Politicians continue to allow bankers to threaten the global economy with another grave financial crisis, even though today all global banks are effectively nationalised banks. Without the largesse of $500bn of QE every quarter (from the ECB, the Bank of England and the Bank of Japan) plus historically low borrowing costs, backed by government guarantees – they would be bankrupt. These are not private sector banks, battling so-called free market forces. Yet even with generous public backing, the private banking sector still fails to lend to firms active in the real Spanish economy at sustainable rates of interest.
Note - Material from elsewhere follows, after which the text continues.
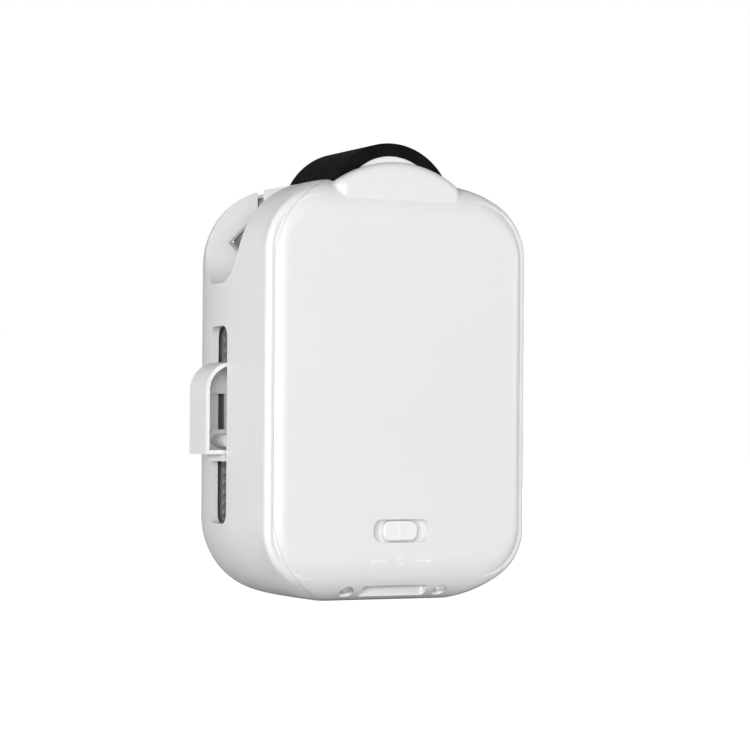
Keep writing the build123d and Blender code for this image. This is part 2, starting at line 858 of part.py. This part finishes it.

Such one-sided generosity must end. It is time for Spanish bankers to be made to prioritise the interests of the Spanish economy, or be faced with the loss of the publicly-backed support gained via the Spanish Treasury, the ECB and other public institutions.
Second, all private bankers rely on taxpayer-backed institutions like the judicial and criminal justice systems, for the enforcement of contracts. Is it not time to insist that these taxpayer-funded institutions cannot be used for the enforcement of contracts, unless private bankers play their part in restoring the health of the Spanish economy?
Much can be done to challenge the apparent overwhelming dominance of the private finance sector. But first, Spanish social democrats must recognise and reinstate the power of a regulatory democracy. They must publicly elevate the interests of their own electorates above the interests of the private finance sector. They must pledge to restore public authority over private markets in money, labour and trade.
Only by so doing, will it be possible to regain public confidence, and with it political power.